After finishing a lunch desert of sweet, tree tomatoes and sugar cane syrup that was made by Rita with the wicked laugh, I am currently sitting in a thatched, two-story viewing platform overlooking the Rio Napo. Two ants are crawling around the computer screen and three volcanoes, Sumaco, Antisana and Cotopaxi punctuate the river view. Earlier, a cartoon butterfly drifted up from the river on six inch wings of cobalt blue. A bird calls “whoo plop” in the distance and another one screams like a terrified child. Nearby, a Yellow-rumped Cacique is making a ridiculous, “loud, liquid schweeooo, with a downscale skeek, weer, and wrup”*. Black with school-bus-yellow back and rump, the Caciques dive from the cliff on which I sit to the island in the river below, where five women are slowly moving a net through the backwater for fish. It’s hot, but not like yesterday, when my sweat glands opened like fire hydrants on the streets of the lower east side in July. The thunder has started up, and it’s starting to rain.

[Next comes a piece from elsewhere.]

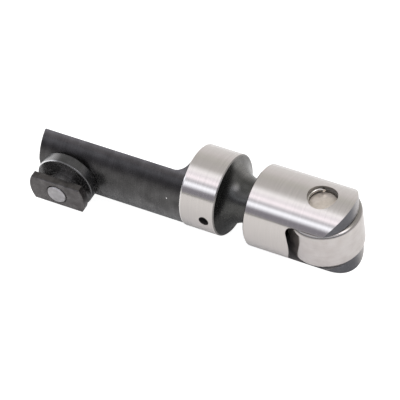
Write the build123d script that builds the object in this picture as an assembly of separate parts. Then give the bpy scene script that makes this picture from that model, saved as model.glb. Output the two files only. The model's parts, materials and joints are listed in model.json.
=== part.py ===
from build123d import *
import math
import os

# A solid roller lifter for a pushrod engine, lying on its side as it rests on a bench.
# Everything is modelled on the lifter's own axes and turned to that resting place at the end:
# +X runs from the tower to the roller, Y is the axle, +Z is the side that the guide button is on,
# and the origin is the middle of the axle. Millimetres throughout.

# The turned body, from the roller end towards the tower end
body_radius = 10.69
lower_land_height = 17.85
waist_length = 8.15
neck_radius = 5.7
bell_radius = 6.0
waist_root_radius = 2.8
upper_land_length = 9.9
land_edge = 0.3

# The half-moon tower that carries the guide button, relieved so that it never rubs in the bore
tower_length = 40.8
tower_relief = 0.29
tower_edge = 0.3
tower_inner_plane = 4.95
tower_root_radius = 3.3

# The forked end, with its crowned ears and the slot that the roller turns in
crown_margin = 0.2
roof_gap = 0.4
slot_cutter_radius = 14.2
slot_corner_radius = 2.0
side_gap = 0.2

# The roller on its full set of needles; it lies inside the body's round and stands past the ears
roller_inset = 1.165
roller_reach = 1.025
roller_width = 11.6
roller_wall = 4.0175
roller_edge = 1.35
roller_bore_chamfer = 0.3
needle_diameter = 1.5875
needle_end_gap = 0.3
needle_end_chamfer = 0.15
rolling_gap = 0.03

# The axle, held by a wire clip in a groove at each end of its hole
axle_end_gap = 0.5
axle_chamfer = 0.3
axle_hole_gap = 0.03
clip_wire = 0.9
clip_depth = 1.69
clip_arc_angle = 250.0
clip_curl_from_angle = 135.0
clip_curl_radius = 1.3
clip_curl_angle = 75.0
clip_groove_gap = 0.03

# The hardened cup for the pushrod's ball end, and the oil ways
cup_radius = 4.79
cup_height = 4.1
cup_ball_radius = 3.97
cup_ball_lift = 0.7
cup_oil_radius = 0.75
cup_edge = 0.25
cup_fit_gap = 0.01
cup_sink = 0.15
oil_hole_radius = 1.36
oil_hole_offset = 2.85
gallery_radius = 1.2

# The guide button, a turned spool for the link bar, and the rivet that holds it to the tower
button_from_tower_end = 8.85
seat_depth = 0.65
seat_margin = 1.4
disc_radius = 7.8
disc_thickness = 3.0
disc_edge = 0.3
groove_width = 2.2
head_radius = 7.95
head_thickness = 1.95
head_half_flat = 3.94
head_edge = 0.2
rivet_radius = 2.6
rivet_gap = 0.02
rivet_proud = 0.32
rivet_edge = 0.2
rivet_mouth = 0.3
tail_radius = 3.75

# How much of the wall beside it a fillet may take up
fillet_share = 0.96

# Stations along the lifter, worked out from the sizes above
waist_bottom_x = -lower_land_height
waist_top_x = waist_bottom_x - waist_length
land_top_x = waist_top_x - upper_land_length
tower_end_x = land_top_x - tower_length
tower_radius = body_radius - tower_relief
button_x = tower_end_x + button_from_tower_end
oil_hole_x = waist_top_x - oil_hole_offset
roller_radius = body_radius - roller_inset
ear_tip = roller_radius - roller_reach
crown_radius = body_radius + crown_margin
roof_x = -(roller_radius + roof_gap)
slot_half = roller_width / 2 + side_gap
needle_radius = needle_diameter / 2
needle_length = roller_width - 2 * needle_end_gap
roller_bore_radius = roller_radius - roller_wall
pitch_radius = roller_bore_radius - rolling_gap - needle_radius
needle_count = int(math.pi / math.asin(needle_radius / pitch_radius))
axle_radius = pitch_radius - needle_radius - rolling_gap
axle_hole_radius = axle_radius + axle_hole_gap
clip_offset = body_radius - clip_depth
axle_length = 2 * (clip_offset - clip_wire / 2 - axle_end_gap)
button_seat = tower_radius - seat_depth
disc_front = button_seat + disc_thickness
head_back = disc_front + groove_width
head_front = head_back + head_thickness
seat_half_length = disc_radius + seat_margin
cup_mouth_x = land_top_x + cup_sink
cup_floor_x = cup_mouth_x + cup_height
beyond = 2 * body_radius


def rod_x(x_from, x_to, radius):
    """A round bar on the lifter's axis."""
    bar = Cylinder(radius, x_to - x_from, align=(Align.CENTER, Align.CENTER, Align.MIN))
    return Plane.YZ.offset(x_from) * bar


def rod_y(x, length, radius):
    """A round bar along the axle's direction, centred on the lifter's middle plane."""
    return Pos(x, 0, 0) * (Plane.ZX * Cylinder(radius, length))


def rod_z(x, z_from, z_to, radius):
    """A round bar along the guide button's direction."""
    bar = Cylinder(radius, z_to - z_from, align=(Align.CENTER, Align.CENTER, Align.MIN))
    return Pos(x, 0, z_from) * bar


def limited(wanted, *walls):
    """A fillet's radius, kept within the walls that it runs along."""
    return min(wanted, fillet_share * min(walls))


def turned_blank():
    """The body as it leaves the lathe: tower stock, upper land, necked waist and lower land."""
    wall = body_radius - land_edge - neck_radius
    bell = max(limited(bell_radius, waist_length), wall)
    bell_run = math.sqrt(bell**2 - (bell - wall)**2)
    bell_start = 180 + math.degrees(math.asin(1 - wall / bell))
    root = limited(waist_root_radius, wall, waist_length - bell_run)
    nose_x = ear_tip + land_edge
    upper = Polyline(
        (tower_end_x, 0),
        (tower_end_x, tower_radius - tower_edge),
        (tower_end_x + tower_edge, tower_radius),
        (land_top_x, tower_radius),
        (land_top_x, body_radius - land_edge),
        (land_top_x + land_edge, body_radius),
        (waist_top_x - land_edge, body_radius),
        (waist_top_x, body_radius - land_edge),
    )
    bell_centre = (waist_top_x + bell_run, neck_radius + bell)
    bell_arc = CenterArc(bell_centre, bell, bell_start, 270 - bell_start)
    neck = Line((waist_top_x + bell_run, neck_radius), (waist_bottom_x - root, neck_radius))
    root_arc = CenterArc((waist_bottom_x - root, neck_radius + root), root, 270, 90)
    lower = Polyline(
        (waist_bottom_x, neck_radius + root),
        (waist_bottom_x, body_radius - land_edge),
        (waist_bottom_x + land_edge, body_radius),
        (nose_x, body_radius),
        (nose_x, 0),
        (tower_end_x, 0),
    )
    return revolve(make_face([upper, bell_arc, neck, root_arc, lower]), Axis.X)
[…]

It’s stupid to romanticize the natural world since it would just as soon eat you as it would enchant you. So it’s good to have protective barriers. But the energy intensive barricades that protect middle class Americans like me have become too isolating. Especially since the Bushies have shamelessly made fear the driving force in America. That awful first night in the Oriente was a tool, a blunt but effective one, that ripped a few holes in my defenses to let in a less filtered and more pungent life.
*(Hilty and Brown, “Birds of Columbia” ).